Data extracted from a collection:

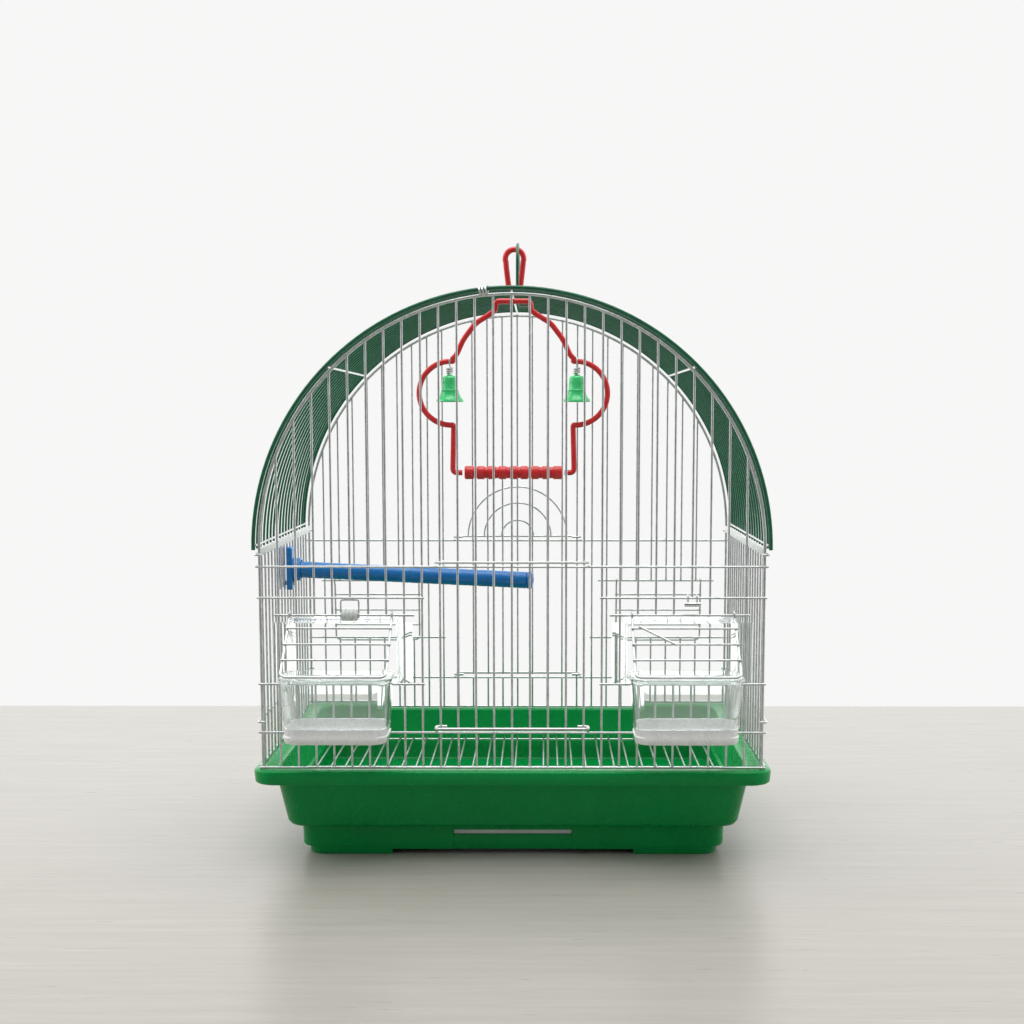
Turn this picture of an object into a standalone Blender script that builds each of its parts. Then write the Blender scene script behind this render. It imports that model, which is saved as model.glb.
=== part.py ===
"""Arched wire bird cage on a plastic tray base: swing with bells, perch, feeders, doors."""
import math

import bmesh
import bpy
from mathutils import Matrix, Vector

MM = 0.001

# Driving dimensions, in millimetres, in a working frame centred on the cage: front at -Y, +Z up.
# At the end all nodes move back by ORIGIN_SHIFT, which puts the origin under the middle of the overall box.
PITCH = 12.0
PITCHES_WIDE = 28
PITCHES_DEEP = 17
HALF_W = PITCH * PITCHES_WIDE / 2
HALF_D = PITCH * PITCHES_DEEP / 2
WIRE_R = 1.0
FRAME_R = 1.25
THIN_R = 0.8
GAP = 0.3
WIRE_STUB = 0.5

FLANGE_TOP = 63.0
BOTTOM_WIRE_Z = FLANGE_TOP + GAP + WIRE_R
SPRING_Z = BOTTOM_WIRE_Z + 144.0
ARCH_Z = SPRING_Z + 3.0
ARCH_R = HALF_W
ARCH_STEPS = 21
LAYER = 1.7

# Heights on the end panels, measured down from the spring line.
DOOR_TOP = 8.0
SHORT_WIRE = 28.8
GATE_HINGE = 40.5
FEEDER_SILL = 87.0
DOOR_SILL = 120.0
LOWER_WIRE = 112.7

# Door: panel wires 10 to 18 border it, and the wires between them stop at its edges.
DOOR_FIRST = 10
DOOR_LAST = 18
# Feeder openings: wires 1 to 8 on the left border one, mirrored on the right.
FEEDER_FIRST = 1
FEEDER_LAST = 8
FEEDER_X = PITCH * 9.5

ROOF_CROSS_R = 170.6
ROOF_WIRE_R = 171.8
ROOF_EDGE_R = 172.0
ROOF_EDGE_WIRE = 1.3
ROOF_STEPS = 4

GATE_HALF_W = 34.0
GATE_REACH = 41.0
GATE_DROP = 34.6

CUP_HALF_W = 37.2
CUP_FRONT = 146.0
CUP_BACK = 105.6
CUP_RIM = 77.0
CUP_FLOOR = 120.0
CUP_WALL = 1.6

TRAY_HALF_D = 110.0
ORIGIN_SHIFT = (CUP_FRONT - TRAY_HALF_D) / 2

SWING_Y = -48.0
SWING_ROD = 1.5
SWING_TOP = ARCH_Z + ROOF_CROSS_R + WIRE_R + GAP + SWING_ROD
BELL_X = 44.0
BELL_MOUTH = SPRING_Z + 101.4
BELL_HEIGHT = 19.0
BELL_ROD_Z = SPRING_Z + 129.6

PERCH_R = 6.0
PERCH_START = Vector((-162.0, 0.0, SPRING_Z - 20.5))
PERCH_END = Vector((13.5, -20.0, SPRING_Z - 26.5))

for old in list(bpy.data.objects):
    bpy.data.objects.remove(old, do_unlink=True)


def material(name, colour, roughness, metallic=0.0, alpha=1.0):
    made = bpy.data.materials.new(name)
    made.use_nodes = True
    shader = made.node_tree.nodes["Principled BSDF"]
    shader.inputs["Base Color"].default_value = (*colour, 1.0)
    shader.inputs["Roughness"].default_value = roughness
    shader.inputs["Metallic"].default_value = metallic
    shader.inputs["Alpha"].default_value = alpha
    return made


ZINC = material("zinc_wire", (0.42, 0.44, 0.44), 0.35, 1.0)
GREEN_COAT = material("green_coated_wire", (0.02, 0.16, 0.08), 0.35)
TRAY_GREEN = material("tray_green", (0.0, 0.3, 0.07), 0.3)
CLEAR = material("clear_plastic", (0.85, 0.9, 0.88), 0.1, 0.0, 0.35)
RED = material("red_plastic", (0.6, 0.03, 0.04), 0.35)
BLUE = material("blue_plastic", (0.0, 0.12, 0.5), 0.35)
BELL_GREEN = material("bell_green", (0.05, 0.55, 0.16), 0.3)
WHITE = material("white_plastic", (0.75, 0.76, 0.74), 0.4)


def new_object(name, mesh, finish):
    made = bpy.data.objects.new(name, mesh)
    bpy.context.scene.collection.objects.link(made)
    mesh.materials.clear()
    mesh.materials.append(finish)
    return made


def evaluated_mesh(source):
    bpy.context.view_layer.update()
    shown = source.evaluated_get(bpy.context.evaluated_depsgraph_get())
    return bpy.data.meshes.new_from_object(shown)


def wires(name, paths, radius, finish, closed=False, sides=4):
    """One mesh object of bent wires; each path is a list of points in millimetres."""
    curve = bpy.data.curves.new(name, "CURVE")
    curve.dimensions = "3D"
    curve.bevel_depth = radius * MM
    curve.bevel_resolution = sides // 2 - 2
    curve.use_fill_caps = True
    for path in paths:
        spline = curve.splines.new("POLY")
        spline.points.add(len(path) - 1)
        for point, place in zip(spline.points, path):
            point.co = (place[0] * MM, place[1] * MM, place[2] * MM, 1.0)
        spline.use_cyclic_u = closed
    shape = bpy.data.objects.new(name + "_path", curve)
    bpy.context.scene.collection.objects.link(shape)
    mesh = evaluated_mesh(shape)
    bpy.data.objects.remove(shape, do_unlink=True)
    body = bmesh.new()
    body.from_mesh(mesh)
    bmesh.ops.remove_doubles(body, verts=body.verts, dist=0.00001)
    bmesh.ops.recalc_face_normals(body, faces=body.faces)
    body.to_mesh(mesh)
    body.free()
    return new_object(name, mesh, finish)


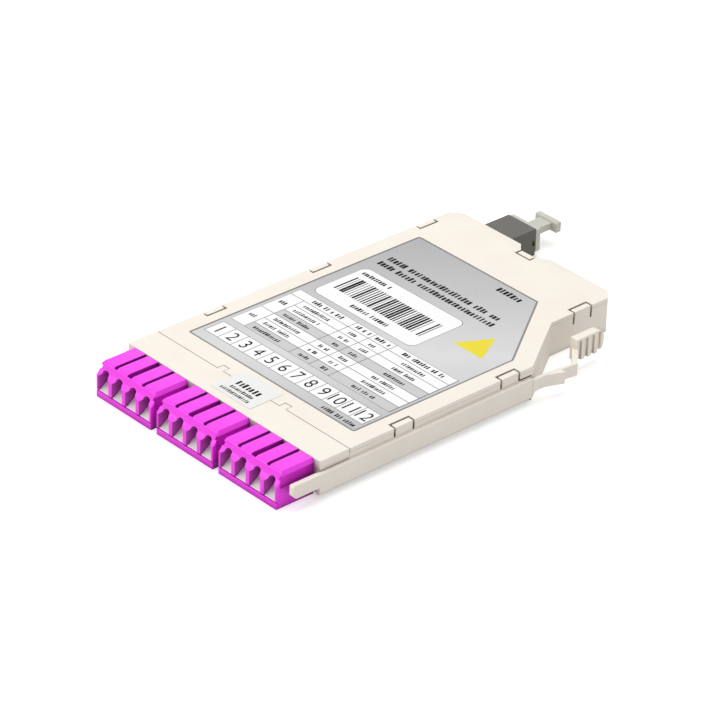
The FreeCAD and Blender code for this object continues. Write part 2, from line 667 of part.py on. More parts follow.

Exercise details: Restate the listing above word for word.

Response to the exercise:
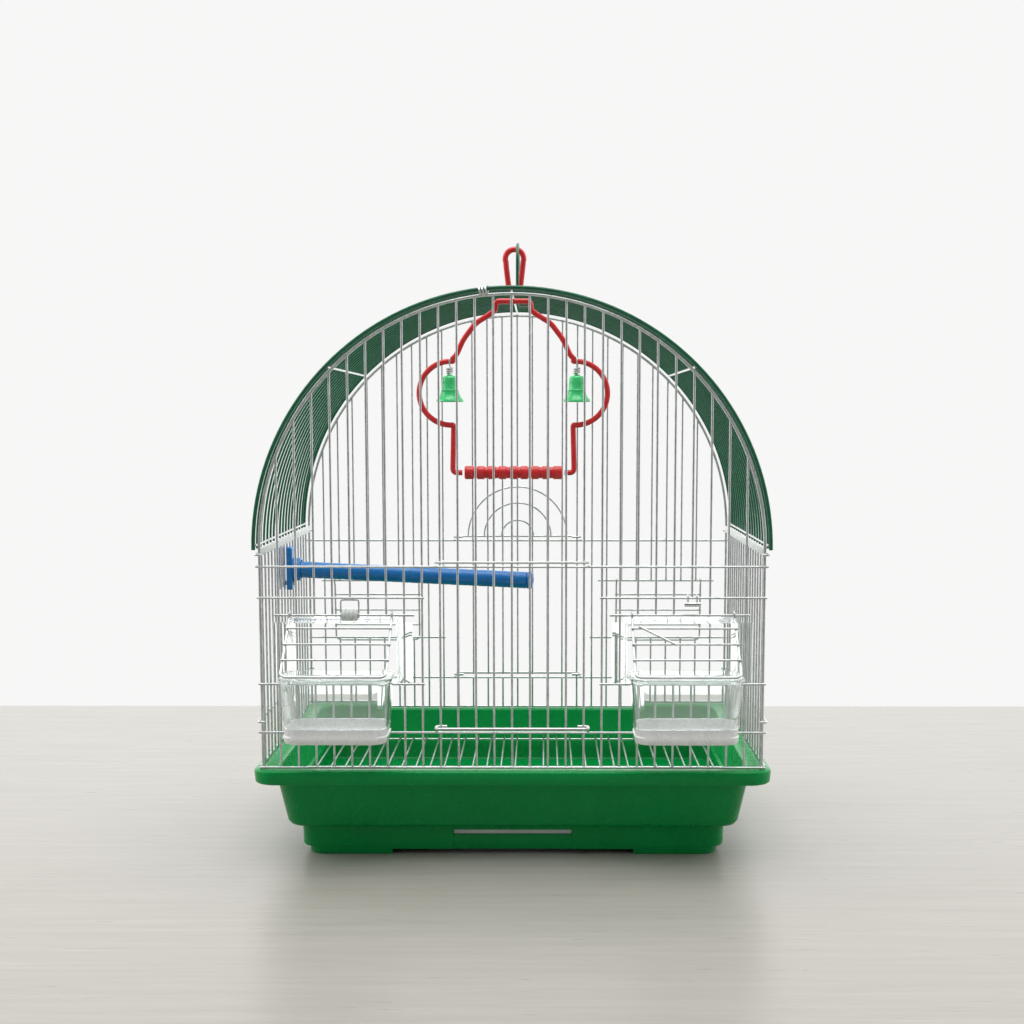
Turn this picture of an object into a standalone Blender script that builds each of its parts. Then write the Blender scene script behind this render. It imports that model, which is saved as model.glb.
=== part.py ===
"""Arched wire bird cage on a plastic tray base: swing with bells, perch, feeders, doors."""
import math

import bmesh
import bpy
from mathutils import Matrix, Vector

MM = 0.001

# Driving dimensions, in millimetres, in a working frame centred on the cage: front at -Y, +Z up.
# At the end all nodes move back by ORIGIN_SHIFT, which puts the origin under the middle of the overall box.
PITCH = 12.0
PITCHES_WIDE = 28
PITCHES_DEEP = 17
HALF_W = PITCH * PITCHES_WIDE / 2
HALF_D = PITCH * PITCHES_DEEP / 2
WIRE_R = 1.0
FRAME_R = 1.25
THIN_R = 0.8
GAP = 0.3
WIRE_STUB = 0.5

FLANGE_TOP = 63.0
BOTTOM_WIRE_Z = FLANGE_TOP + GAP + WIRE_R
SPRING_Z = BOTTOM_WIRE_Z + 144.0
ARCH_Z = SPRING_Z + 3.0
ARCH_R = HALF_W
ARCH_STEPS = 21
LAYER = 1.7

# Heights on the end panels, measured down from the spring line.
DOOR_TOP = 8.0
SHORT_WIRE = 28.8
GATE_HINGE = 40.5
FEEDER_SILL = 87.0
DOOR_SILL = 120.0
LOWER_WIRE = 112.7

# Door: panel wires 10 to 18 border it, and the wires between them stop at its edges.
DOOR_FIRST = 10
DOOR_LAST = 18
# Feeder openings: wires 1 to 8 on the left border one, mirrored on the right.
FEEDER_FIRST = 1
FEEDER_LAST = 8
FEEDER_X = PITCH * 9.5

ROOF_CROSS_R = 170.6
ROOF_WIRE_R = 171.8
ROOF_EDGE_R = 172.0
ROOF_EDGE_WIRE = 1.3
ROOF_STEPS = 4

GATE_HALF_W = 34.0
GATE_REACH = 41.0
GATE_DROP = 34.6

CUP_HALF_W = 37.2
CUP_FRONT = 146.0
CUP_BACK = 105.6
CUP_RIM = 77.0
CUP_FLOOR = 120.0
CUP_WALL = 1.6

TRAY_HALF_D = 110.0
ORIGIN_SHIFT = (CUP_FRONT - TRAY_HALF_D) / 2

SWING_Y = -48.0
SWING_ROD = 1.5
SWING_TOP = ARCH_Z + ROOF_CROSS_R + WIRE_R + GAP + SWING_ROD
BELL_X = 44.0
BELL_MOUTH = SPRING_Z + 101.4
BELL_HEIGHT = 19.0
BELL_ROD_Z = SPRING_Z + 129.6

PERCH_R = 6.0
PERCH_START = Vector((-162.0, 0.0, SPRING_Z - 20.5))
PERCH_END = Vector((13.5, -20.0, SPRING_Z - 26.5))

for old in list(bpy.data.objects):
    bpy.data.objects.remove(old, do_unlink=True)


def material(name, colour, roughness, metallic=0.0, alpha=1.0):
    made = bpy.data.materials.new(name)
    made.use_nodes = True
    shader = made.node_tree.nodes["Principled BSDF"]
    shader.inputs["Base Color"].default_value = (*colour, 1.0)
    shader.inputs["Roughness"].default_value = roughness
    shader.inputs["Metallic"].default_value = metallic
    shader.inputs["Alpha"].default_value = alpha
    return made


ZINC = material("zinc_wire", (0.42, 0.44, 0.44), 0.35, 1.0)
GREEN_COAT = material("green_coated_wire", (0.02, 0.16, 0.08), 0.35)
TRAY_GREEN = material("tray_green", (0.0, 0.3, 0.07), 0.3)
CLEAR = material("clear_plastic", (0.85, 0.9, 0.88), 0.1, 0.0, 0.35)
RED = material("red_plastic", (0.6, 0.03, 0.04), 0.35)
BLUE = material("blue_plastic", (0.0, 0.12, 0.5), 0.35)
BELL_GREEN = material("bell_green", (0.05, 0.55, 0.16), 0.3)
WHITE = material("white_plastic", (0.75, 0.76, 0.74), 0.4)


def new_object(name, mesh, finish):
    made = bpy.data.objects.new(name, mesh)
    bpy.context.scene.collection.objects.link(made)
    mesh.materials.clear()
    mesh.materials.append(finish)
    return made


def evaluated_mesh(source):
    bpy.context.view_layer.update()
    shown = source.evaluated_get(bpy.context.evaluated_depsgraph_get())
    return bpy.data.meshes.new_from_object(shown)


def wires(name, paths, radius, finish, closed=False, sides=4):
    """One mesh object of bent wires; each path is a list of points in millimetres."""
    curve = bpy.data.curves.new(name, "CURVE")
    curve.dimensions = "3D"
    curve.bevel_depth = radius * MM
    curve.bevel_resolution = sides // 2 - 2
    curve.use_fill_caps = True
    for path in paths:
        spline = curve.splines.new("POLY")
        spline.points.add(len(path) - 1)
        for point, place in zip(spline.points, path):
            point.co = (place[0] * MM, place[1] * MM, place[2] * MM, 1.0)
        spline.use_cyclic_u = closed
    shape = bpy.data.objects.new(name + "_path", curve)
    bpy.context.scene.collection.objects.link(shape)
    mesh = evaluated_mesh(shape)
    bpy.data.objects.remove(shape, do_unlink=True)
    body = bmesh.new()
    body.from_mesh(mesh)
    bmesh.ops.remove_doubles(body, verts=body.verts, dist=0.00001)
    bmesh.ops.recalc_face_normals(body, faces=body.faces)
    body.to_mesh(mesh)
    body.free()
    return new_object(name, mesh, finish)


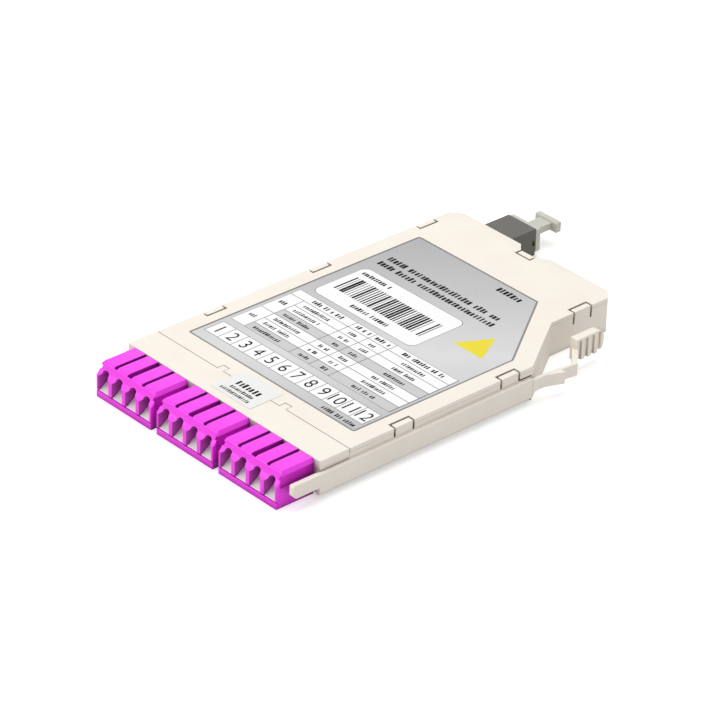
The FreeCAD and Blender code for this object continues. Write part 2, from line 667 of part.py on. More parts follow.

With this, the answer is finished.